For the big screen, Carell was in a Cold War programmer with Richard Greene, Beyond The Curtain (1960), then played a landlady in a well-reviewed, but now overlooked short film of Edgar Allen Poe's The Tell-Tale Heart (1960), co-adapted by Brian Clemens. Back on TV, she was in an episode of the fantasy anthology series One Step Beyond, "The Prisoner" (1961), shown on ABC in the US, under the Alcoa Presents banner (Patrick Macnee had been in an earlier episode); this was one of several made in Britain in its final season, and shown there by Associated-Rediffusion. Anton Diffring starred as a Nazi, for the umpteenth time in his career. Carell added a genuine Continental touch to one of Rupert Davies' cases as Maigret, "Liberty Bar" (BBC, 1960), also guest-starring Paul Eddington; this was a good series, and very popular, but the actors deliberately used their own accents, so the casual viewer might not have known they were all supposed to be French, except for every conversation ending with "au revoir". She was then a 'cool chick' called Laurie in The Human Jungle, "The Flip Side Man" (ABC, 1963), a Julian Wintle-produced series starring Herbert Lom as a caring, Harley Street psychiatrist, here probing a pop star called Danny Pace, who can't cope with the stresses of fame. Pace was played by Jess Conrad, a real-life minor pop star, who these days has an act in which he pretends to be a big-headed has-been (I think...).

Probably Carell's most notable film role was in John Schlesinger's Darling (1965), present at a Paris orgy along with Julie Christie and Laurence Harvey; her lesbian character was very much a stereotype, but frankly, all the characters in the film were, and it's one of the most dated of the important 60's films. She was in The Vulture (1966), an incredibly silly horror film, set in Cornwall for some reason, in which Broderick Crawford and other well-worn Hollywood names were sellotaped onto what was a standard cheap British screamie. But she remained prolific on TV; The Saint, "The Persistent Parasite" (ATV/ITC, 1965), supposedly in the South of France, also with Cec Linder; The Baron, "Long Ago and Far Away" (ATV/ITC, 1966), as the wife of a South American would-be dictator; and Out Of The Unknown, "The Fastest Draw" (BBC, 1966), another fantasy anthology entry, here starring the great American character actor Ed Begley, as a millionaire and Wild West fanatic called Amos Handworthy, who imports scientist James Maxwell to construct a gun-slinging robot for him.

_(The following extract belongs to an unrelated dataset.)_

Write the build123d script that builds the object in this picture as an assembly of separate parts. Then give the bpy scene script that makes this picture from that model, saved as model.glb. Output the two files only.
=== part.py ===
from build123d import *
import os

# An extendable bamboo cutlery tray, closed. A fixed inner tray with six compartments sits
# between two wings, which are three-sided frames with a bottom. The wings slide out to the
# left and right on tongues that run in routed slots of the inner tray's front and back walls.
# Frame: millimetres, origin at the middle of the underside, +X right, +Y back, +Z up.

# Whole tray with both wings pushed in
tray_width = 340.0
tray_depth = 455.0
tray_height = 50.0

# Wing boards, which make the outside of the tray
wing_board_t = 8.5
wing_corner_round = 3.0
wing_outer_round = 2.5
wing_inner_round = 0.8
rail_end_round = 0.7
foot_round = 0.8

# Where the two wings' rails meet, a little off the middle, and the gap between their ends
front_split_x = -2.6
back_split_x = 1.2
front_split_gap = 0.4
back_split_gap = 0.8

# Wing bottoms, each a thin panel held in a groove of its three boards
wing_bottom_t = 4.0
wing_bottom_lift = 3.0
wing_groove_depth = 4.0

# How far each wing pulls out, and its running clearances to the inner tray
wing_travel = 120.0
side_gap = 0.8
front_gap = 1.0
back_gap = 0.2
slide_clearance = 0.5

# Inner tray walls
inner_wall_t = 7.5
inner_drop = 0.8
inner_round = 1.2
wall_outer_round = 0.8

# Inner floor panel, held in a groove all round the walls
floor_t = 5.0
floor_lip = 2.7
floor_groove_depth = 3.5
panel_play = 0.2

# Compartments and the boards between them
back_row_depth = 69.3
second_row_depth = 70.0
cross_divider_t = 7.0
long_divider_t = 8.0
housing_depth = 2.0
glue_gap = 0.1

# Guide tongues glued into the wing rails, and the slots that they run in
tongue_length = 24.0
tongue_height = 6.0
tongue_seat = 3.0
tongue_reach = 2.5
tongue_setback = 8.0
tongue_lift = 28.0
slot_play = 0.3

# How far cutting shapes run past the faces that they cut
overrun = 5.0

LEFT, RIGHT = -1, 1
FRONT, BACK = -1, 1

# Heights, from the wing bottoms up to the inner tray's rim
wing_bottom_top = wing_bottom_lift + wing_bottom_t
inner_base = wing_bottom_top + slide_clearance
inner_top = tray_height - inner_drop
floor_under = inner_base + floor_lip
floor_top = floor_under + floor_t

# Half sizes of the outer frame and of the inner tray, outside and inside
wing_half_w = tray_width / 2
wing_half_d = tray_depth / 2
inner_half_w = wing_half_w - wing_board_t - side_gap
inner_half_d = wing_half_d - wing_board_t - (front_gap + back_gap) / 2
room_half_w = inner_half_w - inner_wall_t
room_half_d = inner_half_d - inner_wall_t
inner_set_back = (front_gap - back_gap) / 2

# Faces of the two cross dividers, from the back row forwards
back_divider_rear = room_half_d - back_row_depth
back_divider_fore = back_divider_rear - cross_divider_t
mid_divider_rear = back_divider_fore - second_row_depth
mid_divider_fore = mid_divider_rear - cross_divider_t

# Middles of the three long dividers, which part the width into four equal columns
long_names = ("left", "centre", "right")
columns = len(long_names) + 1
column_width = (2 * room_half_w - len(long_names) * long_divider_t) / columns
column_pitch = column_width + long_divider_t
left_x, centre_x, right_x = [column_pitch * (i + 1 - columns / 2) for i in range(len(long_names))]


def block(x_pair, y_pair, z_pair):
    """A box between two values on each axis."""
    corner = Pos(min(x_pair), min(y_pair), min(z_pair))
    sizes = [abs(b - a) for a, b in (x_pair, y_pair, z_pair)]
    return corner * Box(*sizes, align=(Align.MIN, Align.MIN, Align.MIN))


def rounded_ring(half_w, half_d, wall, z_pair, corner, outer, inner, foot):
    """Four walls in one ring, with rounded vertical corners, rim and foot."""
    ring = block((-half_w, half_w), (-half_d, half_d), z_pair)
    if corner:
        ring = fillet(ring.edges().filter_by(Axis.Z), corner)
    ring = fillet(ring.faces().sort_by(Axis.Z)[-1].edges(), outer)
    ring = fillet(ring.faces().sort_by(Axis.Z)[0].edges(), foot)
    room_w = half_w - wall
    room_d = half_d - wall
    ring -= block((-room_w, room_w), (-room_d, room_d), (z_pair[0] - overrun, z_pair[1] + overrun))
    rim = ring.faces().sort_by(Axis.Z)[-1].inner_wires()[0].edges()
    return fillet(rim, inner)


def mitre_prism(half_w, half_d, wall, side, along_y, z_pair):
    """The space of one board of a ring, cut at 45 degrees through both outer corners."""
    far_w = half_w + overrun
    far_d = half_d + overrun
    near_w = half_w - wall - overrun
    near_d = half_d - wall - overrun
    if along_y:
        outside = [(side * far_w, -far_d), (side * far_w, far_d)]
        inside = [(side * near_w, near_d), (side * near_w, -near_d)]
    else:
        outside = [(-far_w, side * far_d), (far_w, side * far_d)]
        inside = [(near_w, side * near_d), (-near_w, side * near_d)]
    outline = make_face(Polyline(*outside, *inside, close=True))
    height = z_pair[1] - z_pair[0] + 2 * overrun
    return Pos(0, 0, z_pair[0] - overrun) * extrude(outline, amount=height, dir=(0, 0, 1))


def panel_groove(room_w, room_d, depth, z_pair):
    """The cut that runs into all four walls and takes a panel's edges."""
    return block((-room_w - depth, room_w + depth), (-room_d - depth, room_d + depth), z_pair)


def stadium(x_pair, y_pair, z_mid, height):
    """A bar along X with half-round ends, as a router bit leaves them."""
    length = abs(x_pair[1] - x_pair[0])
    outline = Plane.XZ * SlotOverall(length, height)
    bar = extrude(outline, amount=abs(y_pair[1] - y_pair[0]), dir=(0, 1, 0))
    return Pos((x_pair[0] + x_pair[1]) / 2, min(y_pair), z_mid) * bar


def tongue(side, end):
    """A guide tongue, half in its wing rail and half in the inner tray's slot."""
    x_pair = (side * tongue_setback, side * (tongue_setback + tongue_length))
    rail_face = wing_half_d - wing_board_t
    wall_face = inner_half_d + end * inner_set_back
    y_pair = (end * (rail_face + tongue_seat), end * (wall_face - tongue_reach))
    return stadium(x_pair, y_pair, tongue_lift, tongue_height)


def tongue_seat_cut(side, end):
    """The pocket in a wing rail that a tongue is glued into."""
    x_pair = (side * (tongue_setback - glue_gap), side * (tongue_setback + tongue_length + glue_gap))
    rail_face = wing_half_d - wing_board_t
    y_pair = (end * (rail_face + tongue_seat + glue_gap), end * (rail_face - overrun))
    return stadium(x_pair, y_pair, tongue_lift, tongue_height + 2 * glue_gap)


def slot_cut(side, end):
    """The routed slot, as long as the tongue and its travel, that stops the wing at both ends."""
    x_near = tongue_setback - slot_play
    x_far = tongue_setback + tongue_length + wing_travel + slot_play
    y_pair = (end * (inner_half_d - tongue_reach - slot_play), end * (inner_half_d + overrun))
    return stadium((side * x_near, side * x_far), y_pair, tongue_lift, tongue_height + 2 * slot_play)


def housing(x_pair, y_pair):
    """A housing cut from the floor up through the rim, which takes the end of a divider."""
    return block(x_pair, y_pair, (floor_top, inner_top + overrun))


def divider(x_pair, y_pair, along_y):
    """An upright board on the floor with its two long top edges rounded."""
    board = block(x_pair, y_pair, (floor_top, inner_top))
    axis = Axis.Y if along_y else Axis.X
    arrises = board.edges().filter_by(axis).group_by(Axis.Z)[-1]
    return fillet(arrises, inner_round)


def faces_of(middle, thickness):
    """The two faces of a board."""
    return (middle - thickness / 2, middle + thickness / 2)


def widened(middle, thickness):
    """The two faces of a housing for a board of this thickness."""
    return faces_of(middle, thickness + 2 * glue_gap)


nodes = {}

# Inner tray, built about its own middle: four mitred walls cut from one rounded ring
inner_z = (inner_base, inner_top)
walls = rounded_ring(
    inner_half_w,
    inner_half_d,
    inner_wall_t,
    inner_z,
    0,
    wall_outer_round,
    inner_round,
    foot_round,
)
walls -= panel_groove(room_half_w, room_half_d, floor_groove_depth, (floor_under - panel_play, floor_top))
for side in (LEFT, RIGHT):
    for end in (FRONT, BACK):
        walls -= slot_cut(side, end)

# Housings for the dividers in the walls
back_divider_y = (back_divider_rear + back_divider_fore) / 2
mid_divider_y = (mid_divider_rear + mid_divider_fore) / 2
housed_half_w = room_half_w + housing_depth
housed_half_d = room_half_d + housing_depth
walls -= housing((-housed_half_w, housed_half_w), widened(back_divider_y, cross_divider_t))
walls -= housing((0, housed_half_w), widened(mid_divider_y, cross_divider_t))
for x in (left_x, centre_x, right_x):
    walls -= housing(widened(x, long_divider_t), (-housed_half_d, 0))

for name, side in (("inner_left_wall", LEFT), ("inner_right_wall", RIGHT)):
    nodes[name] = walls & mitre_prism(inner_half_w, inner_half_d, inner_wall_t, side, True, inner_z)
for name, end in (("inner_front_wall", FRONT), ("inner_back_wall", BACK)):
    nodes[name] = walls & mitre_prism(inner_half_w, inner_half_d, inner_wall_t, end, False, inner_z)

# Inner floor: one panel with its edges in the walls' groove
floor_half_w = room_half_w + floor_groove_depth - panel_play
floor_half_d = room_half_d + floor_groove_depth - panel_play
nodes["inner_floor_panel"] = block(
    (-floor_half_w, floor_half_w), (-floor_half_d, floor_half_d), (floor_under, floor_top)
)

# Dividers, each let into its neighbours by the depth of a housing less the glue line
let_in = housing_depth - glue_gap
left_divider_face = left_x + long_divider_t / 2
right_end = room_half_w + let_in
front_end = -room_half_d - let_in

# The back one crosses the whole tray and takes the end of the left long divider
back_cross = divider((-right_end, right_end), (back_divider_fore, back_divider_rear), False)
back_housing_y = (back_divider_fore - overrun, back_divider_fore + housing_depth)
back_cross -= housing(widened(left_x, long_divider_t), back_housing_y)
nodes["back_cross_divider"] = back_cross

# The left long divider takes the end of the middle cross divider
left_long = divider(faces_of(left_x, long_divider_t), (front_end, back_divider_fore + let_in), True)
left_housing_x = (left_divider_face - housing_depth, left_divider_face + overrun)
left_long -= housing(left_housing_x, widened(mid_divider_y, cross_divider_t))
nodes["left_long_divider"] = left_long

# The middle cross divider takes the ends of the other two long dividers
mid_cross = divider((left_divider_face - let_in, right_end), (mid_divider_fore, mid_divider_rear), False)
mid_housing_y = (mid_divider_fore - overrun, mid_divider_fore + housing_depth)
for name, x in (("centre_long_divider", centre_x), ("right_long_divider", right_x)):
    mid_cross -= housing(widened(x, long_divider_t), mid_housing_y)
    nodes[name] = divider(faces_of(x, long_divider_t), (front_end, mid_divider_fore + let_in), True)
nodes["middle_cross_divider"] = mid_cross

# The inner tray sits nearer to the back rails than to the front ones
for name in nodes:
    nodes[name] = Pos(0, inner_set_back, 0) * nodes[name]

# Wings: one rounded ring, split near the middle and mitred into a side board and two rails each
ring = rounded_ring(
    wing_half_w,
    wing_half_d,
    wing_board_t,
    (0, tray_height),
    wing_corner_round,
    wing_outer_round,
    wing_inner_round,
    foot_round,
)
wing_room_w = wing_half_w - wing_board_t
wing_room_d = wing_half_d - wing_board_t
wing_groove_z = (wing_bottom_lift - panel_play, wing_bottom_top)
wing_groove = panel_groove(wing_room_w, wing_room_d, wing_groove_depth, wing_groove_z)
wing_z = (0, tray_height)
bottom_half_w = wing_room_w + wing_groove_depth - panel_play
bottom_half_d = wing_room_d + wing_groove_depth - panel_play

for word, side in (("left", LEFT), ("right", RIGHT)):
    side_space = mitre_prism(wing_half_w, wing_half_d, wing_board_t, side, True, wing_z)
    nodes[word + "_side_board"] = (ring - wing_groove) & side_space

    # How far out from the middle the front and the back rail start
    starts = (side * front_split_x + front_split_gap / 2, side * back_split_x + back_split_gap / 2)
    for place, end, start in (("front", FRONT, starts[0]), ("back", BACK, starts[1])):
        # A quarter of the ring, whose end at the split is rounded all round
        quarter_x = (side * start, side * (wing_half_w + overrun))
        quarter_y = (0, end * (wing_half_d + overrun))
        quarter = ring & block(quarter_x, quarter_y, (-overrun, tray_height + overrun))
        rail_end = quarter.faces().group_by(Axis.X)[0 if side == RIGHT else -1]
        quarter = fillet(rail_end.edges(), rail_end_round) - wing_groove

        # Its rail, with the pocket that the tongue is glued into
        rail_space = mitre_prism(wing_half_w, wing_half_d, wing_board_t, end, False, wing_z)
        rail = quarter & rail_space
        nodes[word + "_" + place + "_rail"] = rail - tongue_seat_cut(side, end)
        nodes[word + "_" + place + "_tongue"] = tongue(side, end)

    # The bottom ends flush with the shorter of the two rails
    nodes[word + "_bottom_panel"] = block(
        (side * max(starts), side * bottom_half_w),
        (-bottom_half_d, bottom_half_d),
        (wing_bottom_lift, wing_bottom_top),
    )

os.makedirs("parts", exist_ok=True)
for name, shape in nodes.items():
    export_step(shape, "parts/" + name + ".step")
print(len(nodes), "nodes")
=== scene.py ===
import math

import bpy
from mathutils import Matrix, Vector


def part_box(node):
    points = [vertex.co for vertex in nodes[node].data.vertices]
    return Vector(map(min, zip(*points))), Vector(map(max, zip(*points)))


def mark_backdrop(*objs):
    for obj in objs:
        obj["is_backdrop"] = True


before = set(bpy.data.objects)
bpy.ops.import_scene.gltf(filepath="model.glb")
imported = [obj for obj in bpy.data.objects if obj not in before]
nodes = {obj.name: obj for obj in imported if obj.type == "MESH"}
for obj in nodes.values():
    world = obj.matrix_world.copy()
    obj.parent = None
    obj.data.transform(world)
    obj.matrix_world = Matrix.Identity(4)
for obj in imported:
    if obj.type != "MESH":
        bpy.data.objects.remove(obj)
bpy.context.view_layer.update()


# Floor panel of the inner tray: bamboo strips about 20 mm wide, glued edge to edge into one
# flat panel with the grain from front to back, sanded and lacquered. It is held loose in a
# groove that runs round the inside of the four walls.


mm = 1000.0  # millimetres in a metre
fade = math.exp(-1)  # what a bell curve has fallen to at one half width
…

The Twilight Zone-like ending had Begley achieving his dream of a duel with the robot, only to find Maxwell has made it a bit too quick on the draw for him...

Adam Adamant Lives!, "Conspiracy of Death" (BBC, 1967) had Carell, as Monique, involved in the killing of a wartime comrade of droll butler Simms (Jack May), whose body was found at his old RAF base; presumably, this episode owed something to "The Hour That Never Was," which of course had guest-starred Adamant himself, Gerald Harper. In The Prisoner, "A. B. and C." (ATV/ITC, 1967), she played "B.", who was, like Peter Bowles as "A.", projected into Patrick McGoohan's psyche as part of the Village's latest fruitless attempt to get the reasons for his resignation; when Carell's face is first seen, Number 14 (Sheila Allen) comments, "She even looks like a spy." Carell hired McGill (Richard Bradford), in Man In A Suitcase, "The Girl Who Never Was" (ATV/ITC, 1967), to track down a painting lost since WW2, McGill addressing her throughout simply as Gilchrist, despite hints at a previous relationship; Bernard Lee, so often only thought of as M, gave an excellent performance in this as another painting hunter, a rather pathetic individual still clinging to delusions of being an officer and a gentleman. Sadly, in the same month that the last two were shown, Carell died, in London, on 20th October 1967. Her last role was an episode of The Informer, "Your Money Or Your Life" (Rediffusion, 1967), a vehicle for Ian Hendry as the nominal man of the underworld, with Neil Hallett in support and Paul Hardwick also guesting, shown in December 1967.